C. H. SPURGEON (1834-1892): Our missionary societies need continually to be reminded of this; they get so busy with translations, so diligently employed with the different operations of civilization, with the founding of stores, with the encouragement of commerce among a people, that they seem to neglect—at least in some degree—that which is the great and master weapon of the minister, the foolishness of preaching by which it pleases God to save them that believe.

WILLIAM CAREY (1761-1834): Is not the commission of our Lord still binding upon us? Can we not do more than now we are doing?

C. H. SPURGEON: There is not enough preaching by ministers and missionaries. They sit down interpreting, establishing schools, and doing this, that, and the other. We have nothing to find fault with in this; but that is not the labour to which they should devote themselves; their office is preaching, and if they preached more, they might hope for more success…Moffat preached wherever he went, and his labours were owned. Now we have our churches, our printing presses, about which a great deal of money is spent.

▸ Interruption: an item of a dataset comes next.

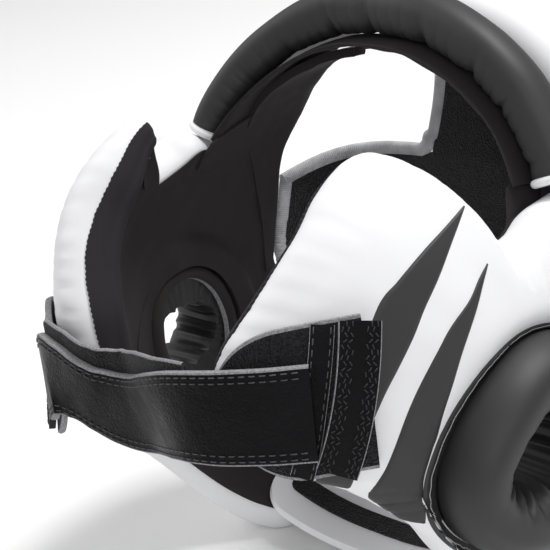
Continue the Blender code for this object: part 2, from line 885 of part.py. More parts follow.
def set_down(headgear, pieces):
    """Centre the lying headgear on the origin, with its lowest face on Z = 0."""
    bpy.context.view_layer.update()
    corners = [piece.matrix_world @ vertex.co for piece in pieces for vertex in piece.data.vertices]
    headgear.location = (
        -(min(c.x for c in corners) + max(c.x for c in corners)) / 2.0,
        -(min(c.y for c in corners) + max(c.y for c in corners)) / 2.0,
        -min(c.z for c in corners),
    )


def build_headgear():
    for old in list(bpy.data.objects):
        bpy.data.objects.remove(old)
    headgear = bpy.data.objects.new("headgear", None)
    bpy.context.scene.collection.objects.link(headgear)
    headgear.rotation_euler = (LYING_TILT, 0.0, 0.0)

    white = leather("white_leather", 0.84, 0.84, 0.86, 0.42)
    black = leather("black_leather", 0.022, 0.022, 0.025, 0.38)
    lining = leather("lining_suede", 0.020, 0.015, 0.016, 0.85)
    mesh_cloth = leather("facing_mesh", 0.016, 0.013, 0.014, 0.80)
    loop_cloth = leather("loop_cloth", 0.012, 0.010, 0.012, 0.92)

    pieces = []
    for side, word in ((1, "left"), (-1, "right")):
        pieces.append(make_guard("guard_" + word, side, white, headgear))
        pieces.append(make_lining("lining_" + word, side, lining, headgear))
        pieces.append(make_facing("facing_" + word, side, mesh_cloth, headgear))
        pieces.append(make_ear_roll("ear_roll_" + word, side, black, headgear))
        pieces.append(make_ear_rim("ear_rim_" + word, side, black, headgear))
        pieces.append(make_piping("piping_" + word, side, white, headgear))
        pieces.append(make_tab("chin_tab_" + word, side, loop_cloth, headgear))
        pieces.append(make_anchor("anchor_" + word, side, black, headgear))
    pieces.append(make_roll("brow_roll", black, headgear))
    pieces.append(make_brow_lining("brow_lining", lining, headgear))
    pieces.append(make_forehead_pad("forehead_pad", white, headgear))
    pieces.append(make_chin_strap("chin_strap", black, headgear))

    panel = -INNER_LAY - PANEL_SKIN
    inner_band = CROWN_BAND_WIDTH - 2.0 * STRAP_BORDER
    inner_strap = CROWN_STRAP_WIDTH - 2.0 * STRAP_BORDER
    pieces.append(make_crown_band("crown_band", CROWN_BAND_WIDTH, 0.0, 0.0, STRAP_SKIN, white, headgear))
    pieces.append(make_crown_band("crown_band_panel", inner_band, 4.0, panel, -INNER_LAY, loop_cloth, headgear))
    for face_side, word in ((True, "front"), (False, "back")):
        pieces.append(make_crown_strap(
            "crown_strap_" + word, CROWN_STRAP_WIDTH, face_side, 0.0, 0.0, STRAP_SKIN, white, headgear,
        ))
        pieces.append(make_crown_strap(
            "crown_strap_panel_" + word, inner_strap, face_side, 0.0, panel, -INNER_LAY, loop_cloth, headgear,
        ))

    nape = -INNER_LAY
    pieces.append(make_nape_strap(
        "nape_strap", NAPE_STRAP_WIDTH, NAPE_STRAP_SKIN, nape, 0.0, 0.0, white, headgear,
    ))
    pieces.append(make_nape_strap(
        "nape_stripe", NAPE_STRIPE_WIDTH, PANEL_SKIN, nape - NAPE_STRAP_SKIN - 2.0 * GAP, 10.0, 0.002,
        loop_cloth, headgear,
    ))
    set_down(headgear, pieces)


build_headgear()
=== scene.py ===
"""Looks of the boxing headgear, as it lies on its back: padded white guards with black stripes, black
ear rolls and brow roll, suede lining, bound crown cross, nape strap, brushed tabs and chin strap.

Head frame: X to the wearer's left, Y up to the crown, Z out of the face, origin between the ears. A
place is a turn about the head's upright axis, 0 at the left ear and 90 at the face, and a rise above
the ears, both in degrees. Heights count outwards from the head form, along its own normal.
"""
import math
from collections import namedtuple

import bmesh
import bpy
import numpy as np
from bpy.props import FloatProperty, FloatVectorProperty, PointerProperty
from mathutils import Matrix, Vector, noise
from mathutils.bvhtree import BVHTree


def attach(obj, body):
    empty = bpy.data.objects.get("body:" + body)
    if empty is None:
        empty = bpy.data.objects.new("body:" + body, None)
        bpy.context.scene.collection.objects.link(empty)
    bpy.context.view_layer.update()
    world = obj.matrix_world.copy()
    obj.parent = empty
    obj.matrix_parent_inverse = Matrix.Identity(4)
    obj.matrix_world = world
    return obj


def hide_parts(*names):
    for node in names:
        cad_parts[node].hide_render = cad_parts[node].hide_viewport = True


bl_info = {
    "name": "Boxing headgear looks",
    "version": (1, 0, 0),
    "blender": (4, 5, 0),
    "location": "3D View > Sidebar > Headgear",
    "description": "Builds the padded leather, linings, straps and stitching of a boxing headgear",
    "category": "Object",
}

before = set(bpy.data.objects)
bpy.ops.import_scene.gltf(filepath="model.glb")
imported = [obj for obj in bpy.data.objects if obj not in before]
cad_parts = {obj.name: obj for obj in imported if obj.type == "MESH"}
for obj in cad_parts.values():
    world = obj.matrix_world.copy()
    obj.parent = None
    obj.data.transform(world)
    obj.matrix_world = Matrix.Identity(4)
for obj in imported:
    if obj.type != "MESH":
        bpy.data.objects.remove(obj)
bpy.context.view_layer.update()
BODY = "root"
MM = 0.001

# Head space inside the padding, as in the solids
HEAD_HALF_WIDTH = 0.082
FACE_REACH = 0.104
NAPE_REACH = 0.082
CROWN_RISE = 0.106
JAW_DROP = 0.076
PLAN_SQUARENESS = 2.6
CROWN_SQUARENESS = 5.0
JAW_SQUARENESS = 2.6
RIGHT_CHEEK_TUCK = 0.0115
TUCK_TURN = 141.0
TUCK_RISE = -40.0
TUCK_HALF_TURN = 52.0
TUCK_HALF_RISE = 38.0

# How the head frame lies in the world
LYING_TILT = math.radians(7.0)
HEAD_AT = np.array((0.0, -0.00405, 0.0885))

Place = namedtuple("Place", "turn rise")
Step = namedtuple("Step", "inset height")
Ring = namedtuple("Ring", "out height")

CHEEK_EDGE = (
    Place(64.0, -4.0), Place(63.0, -12.0), Place(60.5, -20.0), Place(59.5, -30.0), Place(59.5, -40.0),
    Place(56.0, -47.5),
)
JAW_EDGE = (
    Place(48.0, -50.5), Place(38.0, -49.5), Place(29.0, -46.5), Place(20.0, -42.0), Place(9.0, -37.5),
    Place(-2.0, -33.0), Place(-13.0, -29.5), Place(-25.0, -22.0), Place(-34.0, -18.0),
    Place(-43.0, -14.5), Place(-52.0, -10.5), Place(-58.0, -6.0), Place(-60.0, 4.0),
    Place(-60.0, 16.0), Place(-56.0, 25.0), Place(-45.0, 30.0), Place(-30.0, 32.5),
    Place(-10.0, 33.5), Place(5.0, 33.0), Place(18.0, 36.0),
)
LEFT_TEMPLE = (
    Place(30.0, 38.5), Place(36.0, 39.5), Place(37.4, 37.5), Place(38.4, 29.3), Place(39.0, 22.4),
    Place(37.8, 17.0), Place(38.5, 11.5), Place(43.0, 7.5), Place(49.0, 6.5), Place(56.0, 4.0),
    Place(62.0, 0.0),
)
RIGHT_TEMPLE = (
    Place(28.0, 37.5), Place(33.0, 37.0), Place(36.0, 33.0), Place(41.6, 25.4), Place(46.2, 19.0),
    Place(50.3, 13.6), Place(49.6, 8.0), Place(49.2, 3.0), Place(49.2, -1.5), Place(50.8, -4.8),
    Place(54.0, -6.0), Place(57.2, -4.8), Place(59.4, -2.6), Place(61.4, -1.6), Place(63.2, -2.4),
)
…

This is doing good, but it is not doing the good. We are not using the means which God has ordained, and we cannot therefore expect to prosper.

JOHN BERRIDGE (1716-1793): I preach only at two times—in season and out of season, 2 Timothy 4:2. Such are my orders, and my Master has also said, “preach the gospel to every creature.”

MARTIN LUTHER (1483-1546): The first thing to be gained from people is their heart, and for this it is necessary to preach the gospel.

C. H. SPURGEON: When the Moravian missionaries first went to Greenland, they tried to tell the Greenlanders about the existence of a God, and they spent some months in such preliminary subjects before they came to the gospel; but they never gained the attention of the people. Discourses upon such necessary subjects as the Godhead, and the immortality of the soul, and the like, were flavourless to the Greenlanders. It happened one day that one of the missionaries, translating the gospel according to John, read out these words: God so loved the world, that he gave his Only-begotten Son, that whosoever believeth in him should not perish, but have everlasting life. “What is that?” said the Greenlanders. “What is that? We never heard the like of that. Why have you not told us that before?” Nothing had been done till the missionaries came to the gospel itself. Then they reached the Greenlander’s heart—awakened his dormant intellect, and led him to Jesus.

HUDSON TAYLOR (1832-1905): Not by discussions nor by argument, but by lifting up Christ shall we draw men unto Him.

ROBERT MURRAY M’CHEYNE (1813-1843): This was the grand work of Paul and all the apostles; for this was our Lord’s command: “Go ye into all the world, and preach the gospel.” Oh, brethren, this is our great work!

WILLIAM CAREY: My business is preaching the gospel, and I cobble shoes to pay expenses.